Thursday, May 14, 2020

School of Rock (2003) * *

School of Rock | Life Vs Film

Directed by:  Richard Linklater

Starring:   Jack Black, Mike White, Joan Cusack, Sarah Silverman, Miranda Cosgrove

School of Rock is an innocuous comedy about wannabe rocker Dewey Finn (Black) who fakes his way into a job as a substitute schoolteacher for a group of students at a prestigious charter school.    This isn't Welcome Back Kotter and the kids aren't the Sweathogs.   The students are actually pretty nice, but are just used to rigid adherence to the curriculum.    Dewey doesn't know much about anything except music, so after witnessing the group playing classical music, he decides this will not do and instead teaches them about rock while trying to avoid detection by the school's strict principal (Cusack). 

Dewey's motives are not altruistic.   He is at the age where his dreams of becoming a rock god are becoming more fleeting by the day, especially since he crashes rent free on his buddy's couch.    He is kicked out of his band weeks before a battle of the bands which he is convinced will take him places.  So, he forms a rock band with the students in hopes of winning the battle of the bands.  The kids are mere props in his scheme.   Along the way, not unpredictably, he grows fond of the kids and decides not to perform to enrich himself, but because the students find freedom and identity in belonging to a band.

School of Rock is cute, slight fare.   The plot is not going to win any points for originality, and it doesn't necessarily need to.   Some singers can make an old song sound new.   Jack Black delivers such a high energy performance compared to the subdued tone of the movie that you would think he was dropped in from a nearby film shoot.   As a rock guitarist himself, Black clearly loves this stuff.    He's like a kid in a candy store. 

So why did I not get much out of School of Rock?   It is a gentle comedy where everyone is mostly nice, even the snobbish students who at times look at Dewey like he's an alien.   The only character who we could classify as a villain is Dewey's girlfriend Patty (Silverman), who thinks Dewey is a pathetic bum and can't believe her henpecked boyfriend Ned (White) can stomach Dewey sponging off of him.   But, if you think about it, can you really blame her for her misgivings about Dewey?

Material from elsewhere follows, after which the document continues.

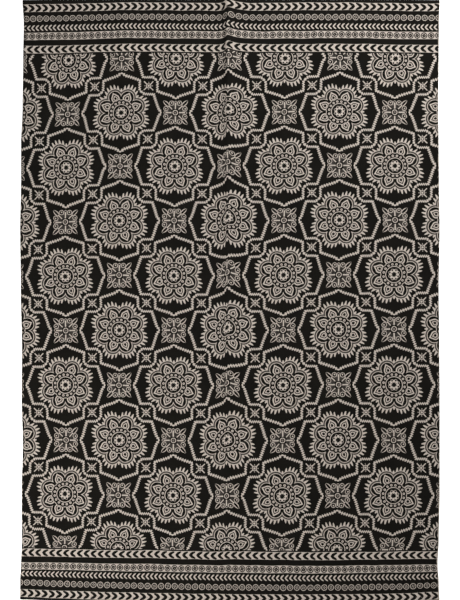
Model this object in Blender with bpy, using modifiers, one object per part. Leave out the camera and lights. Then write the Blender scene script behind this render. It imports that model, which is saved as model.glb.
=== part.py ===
"""A printed cotton rug lying flat: one sheet of flat-woven cotton, turned under and hemmed at both ends.

Units are metres and +Z is up. The rug's length runs along Y and its width along X. The origin is on the
floor, under the middle of the rug. The sheet keeps the soft ridges of the folds that it was stored in, and
the slight waves of its selvedges and ends.
"""

import math

import bmesh
import bpy

# Driving dimensions of the sheet
RUG_WIDTH = 1.390
RUG_LENGTH = 2.008
CLOTH_THICKNESS = 0.0025

# The hem: the end of the cloth is turned under, once, and lies just below the upper layer
HEM_DEPTH = 0.022
HEM_GAP = 0.0007
HEM_STEP = 0.015
FOLD_STEPS = 4

# Spacing of the mesh where the cloth is plain, and the finest columns, along the crest of a ridge
PLAIN_COLUMN = 0.090
PLAIN_ROW = 0.056
MM = 0.001

# Old folds along the length, in millimetres: where each lies across the rug, and how fast its ridge falls away
# to its left and right
FOLDS = {
    "middle": {"across": -7, "left": 12, "right": 24},
    "left quarter": {"across": -362, "left": 22, "right": 26},
    "right quarter": {"across": 352, "left": 24, "right": 22},
}
CREST_ROUNDING = 6 * MM
RIDGE_FOOT = 0.25 * MM

# The cloth rests on its four corners and lies a hair's breadth off the floor between them
CROWN = 0.2 * MM
CROWN_POWER = 8

# Height of each ridge in millimetres, at stations along the rug
RIDGE_HEIGHTS = [
    {"along": -1006, "middle": 5.0, "left quarter": 1.5, "right quarter": 1.0},
    {"along": -800, "middle": 4.0, "left quarter": 1.0, "right quarter": 1.5},
    {"along": -480, "middle": 5.5, "left quarter": 1.5, "right quarter": 2.5},
    {"along": -150, "middle": 8.0, "left quarter": 2.5, "right quarter": 1.5},
    {"along": 120, "middle": 7.0, "left quarter": 1.5, "right quarter": 2.0},
    {"along": 340, "middle": 10.0, "left quarter": 1.0, "right quarter": 1.0},
    {"along": 520, "middle": 9.0, "left quarter": 2.0, "right quarter": 2.0},
    {"along": 660, "middle": 14.0, "left quarter": 3.0, "right quarter": 2.5},
    {"along": 860, "middle": 20.0, "left quarter": 9.0, "right quarter": 2.0},
    {"along": 1006, "middle": 22.0, "left quarter": 4.0, "right quarter": 1.0},
]

# Puckers: low rounded lumps in the cloth, in millimetres
PUCKERS = [
    {"across": 306, "along": 868, "height": 5.0, "wide": 34, "long": 70},
    {"across": 438, "along": 848, "height": 8.0, "wide": 40, "long": 62},
    {"across": 30, "along": 300, "height": 3.0, "wide": 70, "long": 90},
    {"across": -540, "along": 420, "height": 3.0, "wide": 80, "long": 120},
    {"across": 560, "along": -120, "height": 3.5, "wide": 70, "long": 130},
    {"across": -230, "along": -560, "height": 3.0, "wide": 90, "long": 80},
    {"across": 640, "along": -890, "height": 6.0, "wide": 34, "long": 44},
]

# How far each selvedge stands out from a straight line, in millimetres, at stations along the rug
SELVEDGES = [
    {"along": -1006, "left": 4, "right": 3},
    {"along": -940, "left": 4, "right": 1},
    {"along": -876, "left": 1, "right": -3},
    {"along": -796, "left": -2, "right": 1},
    {"along": -636, "left": -1, "right": 4},
    {"along": -476, "left": -5, "right": 4},
    {"along": -316, "left": -1, "right": 4},
    {"along": -156, "left": -2, "right": 3},
    {"along": 40, "left": 2, "right": 1},
    {"along": 244, "left": 4, "right": 4},
    {"along": 404, "left": 1, "right": 2},
    {"along": 524, "left": 1, "right": 1},
    {"along": 644, "left": -4, "right": -1},
    {"along": 804, "left": -6, "right": 1},
    {"along": 924, "left": -8, "right": 2},
    {"along": 1006, "left": -4, "right": 4},
]

# How far each end stands out from a straight line, in millimetres, at stations across the rug
ENDS = [
    {"across": -695, "near": -11, "far": -2},
    {"across": -567, "near": -6, "far": 0},
    {"across": -400, "near": -1, "far": 0},
    {"across": -217, "near": 3, "far": 0},
    {"across": 133, "near": 7, "far": 0},
    {"across": 400, "near": 6, "far": 0},
    {"across": 566, "near": 4, "far": 0},
    {"across": 695, "near": -2, "far": -1},
]
END_REACH = 0.18

CLOTH_COLOUR = (0.10, 0.092, 0.085, 1.0)
CLOTH_ROUGHNESS = 0.92


def eased(share):
    """A smooth step from 0 to 1."""
    share = min(1.0, max(0.0, share))
    return share * share * (3 - 2 * share)


def from_table(rows, station, value, at):
    """The value of a table's column at a station in metres, eased from row to row."""
    at /= MM
    if at <= rows[0][station]:
        return rows[0][value] * MM
    for low, high in zip(rows, rows[1:]):
        if at <= high[station]:
            share = (at - low[station]) / (high[station] - low[station])
            return (low[value] + (high[value] - low[value]) * eased(share)) * MM
    return rows[-1][value] * MM


def ridge_height(name, x, y):
    """Height of one fold's ridge above the flat cloth: steep at its crest and falling away to nothing."""
    fold = FOLDS[name]
    distance = x - fold["across"] * MM
    reach = (fold["left"] if distance < 0 else fold["right"]) * MM
    rounded = math.hypot(distance, CREST_ROUNDING) - CREST_ROUNDING
    return from_table(RIDGE_HEIGHTS, "along", name, y) * math.exp(-rounded / reach)


def pucker_height(pucker, x, y):
    """Height of one rounded lump, which ends level with the cloth."""
    across = (x / MM - pucker["across"]) / pucker["wide"]
    along = (y / MM - pucker["along"]) / pucker["long"]
    return pucker["height"] * MM * math.exp(-across * across - along * along)


def crown_height(x, y):
    """The same small height over the whole rug, falling to nothing at the four corners."""
    corner = (2 * x / RUG_WIDTH) ** CROWN_POWER * (2 * y / RUG_LENGTH) ** CROWN_POWER
    return CROWN * max(0.0, 1 - corner)


def relief(x, y):
    """How far the cloth stands off the floor, which is next to nothing over most of the rug."""
    height = sum(ridge_height(name, x, y) for name in FOLDS)
    height += sum(pucker_height(pucker, x, y) for pucker in PUCKERS)
    return max(0.0, height - RIDGE_FOOT) + crown_height(x, y)


def outline(x, y):
    """Moves a point of a plain rectangle to where it lies in the real, slightly uneven outline."""
    side = "left" if x < 0 else "right"
    stretch = 1 + from_table(SELVEDGES, "along", side, y) / (RUG_WIDTH / 2)
    end = "near" if y < 0 else "far"
    reach = eased((abs(y) - RUG_LENGTH / 2 + END_REACH) / END_REACH)
    shift = from_table(ENDS, "across", end, x) * reach
    return x * stretch, y + math.copysign(shift, y) if end == "far" else y - shift


def surface_point(x, y, lift):
    """A point of the cloth, lifted square to the slope of the cloth there."""
    small = 0.0005
    slope_x = (relief(x + small, y) - relief(x - small, y)) / (2 * small)
    slope_y = (relief(x, y + small) - relief(x, y - small)) / (2 * small)
    size = math.sqrt(1 + slope_x * slope_x + slope_y * slope_y)
    plan_x, plan_y = outline(x, y)
    foot = relief(x, y) + CLOTH_THICKNESS / 2
    return plan_x - slope_x / size * lift, plan_y - slope_y / size * lift, foot + lift / size


def column_stations():
    """Places of the mesh's columns across the rug, close together on the flanks of the ridges."""
    near_crest = {
        "middle": (-58, -38, -26, -18, -12, -7, -3, 0, 3, 7, 12, 18, 26, 38, 56, 84),
        "left quarter": (-54, -26, 0, 28, 58),
        "right quarter": (-22, 0, 24, 52),
    }
    stations = [fold["across"] * MM + offset * MM for name, fold in FOLDS.items() for offset in near_crest[name]]
    stations += [pucker["across"] * MM for pucker in PUCKERS[:2]]
    stations = sorted(stations + [-RUG_WIDTH / 2, RUG_WIDTH / 2])
    filled = [stations[0]]
    for station in stations[1:]:
        gap = station - filled[-1]
        pieces = max(1, math.ceil(gap / PLAIN_COLUMN))
        filled += [filled[-1] + gap * (step + 1) / pieces for step in range(pieces)]
    return filled


def hem_section():
    """(y, lift) of the far hem's cloth, from its raw edge under the rug, round the fold and back to the plain cloth."""
    radius = (CLOTH_THICKNESS + HEM_GAP) / 2
    turn = RUG_LENGTH / 2 - CLOTH_THICKNESS / 2 - radius
    raw_edge = RUG_LENGTH / 2 - HEM_DEPTH
    section = [(raw_edge, 0.0), ((raw_edge + turn) / 2, 0.0)]
    for step in range(FOLD_STEPS + 1):
        angle = math.pi * step / FOLD_STEPS
        section.append((turn + radius * math.sin(angle), radius * (1 - math.cos(angle))))
    section.append((raw_edge - HEM_GAP, 2 * radius))
    for step in (0.3, 0.7, 1.0):
        section.append((raw_edge - HEM_GAP - HEM_STEP * step, 2 * radius * (1 - eased(step))))
    return section


def row_stations():
    """(y, lift) of the mesh's rows, from one hem's raw edge to the other's."""
    far = hem_section()
    near = [(-y, lift) for y, lift in far]
    start, stop = near[-1][0], far[-1][0]
    pieces = math.ceil((stop - start) / PLAIN_ROW)
    plain = [(start + (stop - start) * step / pieces, 0.0) for step in range(1, pieces)]
    return near + plain + far[::-1]


def centred(bm):
    """Moves the sheet so that its outline is centred on the origin."""
    for axis in (0, 1):
        places = [vert.co[axis] for vert in bm.verts]
        middle = (min(places) + max(places)) / 2
        for vert in bm.verts:
            vert.co[axis] -= middle


def cotton():
    """Black-printed cotton."""
    material = bpy.data.materials.new("printed_cotton")
    material.use_nodes = True
    shader = material.node_tree.nodes["Principled BSDF"]
    shader.inputs["Base Color"].default_value = CLOTH_COLOUR
    shader.inputs["Roughness"].default_value = CLOTH_ROUGHNESS
    shader.inputs["Metallic"].default_value = 0.0
    return material


def rug(collection):
    """The rug: the middle surface of its cloth, given its thickness by Solidify."""
    columns, rows = column_stations(), row_stations()
    bm = bmesh.new()
    bmesh.ops.create_grid(bm, x_segments=len(columns) - 1, y_segments=len(rows) - 1, size=0.5)
    for vert in bm.verts:
        column = round((vert.co.x + 0.5) * (len(columns) - 1))
        row = round((vert.co.y + 0.5) * (len(rows) - 1))
        vert.co = surface_point(columns[column], *rows[row])
    centred(bm)
    mesh = bpy.data.meshes.new("rug")
    bm.to_mesh(mesh)
    bm.free()
    mesh.shade_smooth()
    mesh.materials.append(cotton())
    obj = bpy.data.objects.new("rug", mesh)
    collection.objects.link(obj)
    thickness = obj.modifiers.new("cloth_thickness", "SOLIDIFY")
    thickness.thickness = CLOTH_THICKNESS
    thickness.offset = 0.0
    thickness.use_even_offset = True
    return obj


def main():
    for old in list(bpy.data.objects):
        bpy.data.objects.remove(old)
    collection = bpy.data.collections.new("printed_cotton_rug")
    bpy.context.scene.collection.children.link(collection)
    rug(collection)


main()
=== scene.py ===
import math

import bmesh
import bpy
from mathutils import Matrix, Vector, noise


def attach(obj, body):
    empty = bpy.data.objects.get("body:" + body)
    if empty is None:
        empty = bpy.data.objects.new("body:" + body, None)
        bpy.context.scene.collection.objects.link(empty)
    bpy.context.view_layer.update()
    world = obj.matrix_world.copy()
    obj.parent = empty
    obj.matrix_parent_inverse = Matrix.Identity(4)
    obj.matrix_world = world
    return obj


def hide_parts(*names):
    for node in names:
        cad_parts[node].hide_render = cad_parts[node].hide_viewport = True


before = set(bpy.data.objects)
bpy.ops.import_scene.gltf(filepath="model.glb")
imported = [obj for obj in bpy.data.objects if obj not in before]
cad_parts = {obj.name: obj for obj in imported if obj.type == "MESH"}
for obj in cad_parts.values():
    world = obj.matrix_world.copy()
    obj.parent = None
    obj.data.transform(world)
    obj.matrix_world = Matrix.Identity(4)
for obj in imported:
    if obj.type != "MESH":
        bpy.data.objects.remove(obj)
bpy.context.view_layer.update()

MM = 0.001
SEED = 11

# Sizes of the cloth, and the spacing of its mesh, in metres
RUG_WIDTH = 1.390
RUG_LENGTH = 2.008
CLOTH_THICKNESS = 0.0025
HEM_DEPTH = 0.022
HEM_GAP = 0.0007
HEM_STEP = 0.015
HEM_TURN_STEPS = 6
COLUMN = 0.010
ROW = 0.010
CREST_COLUMN = 0.003
CREST_REACH = 0.055

# Old folds along the length, in millimetres: place across the rug, and how fast the ridge falls away on each side
FOLDS = {
    "middle": {"across": -7, "left": 12, "right": 24},
    "left quarter": {"across": -362, "left": 22, "right": 26},
    "right quarter": {"across": 352, "left": 24, "right": 22},
}

# How rounded a crest is, how much of a ridge's thin foot is left off, and how far the plain cloth stands off the floor
CREST_ROUNDING = 6 * MM
RIDGE_FOOT = 0.25 * MM
CROWN = 0.2 * MM

RIDGE_HEIGHTS = [
    {"along": -1006, "middle": 5.0, "left quarter": 1.5, "right quarter": 1.0},
    {"along": -800, "middle": 4.0, "left quarter": 1.0, "right quarter": 1.5},
    {"along": -480, "middle": 5.5, "left quarter": 1.5, "right quarter": 2.5},
    {"along": -150, "middle": 8.0, "left quarter": 2.5, "right quarter": 1.5},
    {"along": 120, "middle": 7.0, "left quarter": 1.5, "right quarter": 2.0},
    {"along": 340, "middle": 10.0, "left quarter": 1.0, "right quarter": 1.0},
    {"along": 520, "middle": 9.0, "left quarter": 2.0, "right quarter": 2.0},
    {"along": 660, "middle": 14.0, "left quarter": 3.0, "right quarter": 2.5},
    {"along": 860, "middle": 20.0, "left quarter": 9.0, "right quarter": 2.0},
    {"along": 1006, "middle": 22.0, "left quarter": 4.0, "right quarter": 1.0},
]

PUCKERS = [
    {"across": 306, "along": 868, "height": 5.0, "wide": 34, "long": 70},
    {"across": 438, "along": 848, "height": 8.0, "wide": 40, "long": 62},
    {"across": 30, "along": 300, "height": 3.0, "wide": 70, "long": 90},
    {"across": -540, "along": 420, "height": 3.0, "wide": 80, "long": 120},
    {"across": 560, "along": -120, "height": 3.5, "wide": 70, "long": 130},
    {"across": -230, "along": -560, "height": 3.0, "wide": 90, "long": 80},
    {"across": 640, "along": -890, "height": 6.0, "wide": 34, "long": 44},
]

SELVEDGES = [
    {"along": -1006, "left": 4, "right": 3},
    {"along": -940, "left": 4, "right": 1},
    {"along": -876, "left": 1, "right": -3},
    {"along": -796, "left": -2, "right": 1},
    {"along": -636, "left": -1, "right": 4},
    {"along": -476, "left": -5, "right": 4},
    {"along": -316, "left": -1, "right": 4},
    {"along": -156, "left": -2, "right": 3},
    {"along": 40, "left": 2, "right": 1},
    {"along": 244, "left": 4, "right": 4},
    {"along": 404, "left": 1, "right": 2},
    {"along": 524, "left": 1, "right": 1},
    {"along": 644, "left": -4, "right": -1},
    {"along": 804, "left": -6, "right": 1},
    {"along": 924, "left": -8, "right": 2},
    {"along": 1006, "left": -4, "right": 4},
]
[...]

School of Rock checks the boxes in terms of its plot development.   There are no surprises.   Dewey and the kids will start off rocky, form an icy truce, and then go all-in together.   Will Dewey's ruse be discovered that he isn't really a teacher?   Will the kids like him anyway?   Will he be arrested for fraud of some kind?    Two of those three answers will be yes, and it is baffling how the third scenario didn't play out.   Oh, and will the strict principal and Dewey become lovers?   And will she let her hair down?    Yes and no.   There is a rumor in the movie about the principal that one time, when drunk, she belted out a mean version of Stevie Nicks' Edge of Seventeen.   So Dewey fills her with beer and plays the song on the jukebox, but nothing really happens.   The entire movie feels that way.  There is a setup, but nothing eventful comes of it.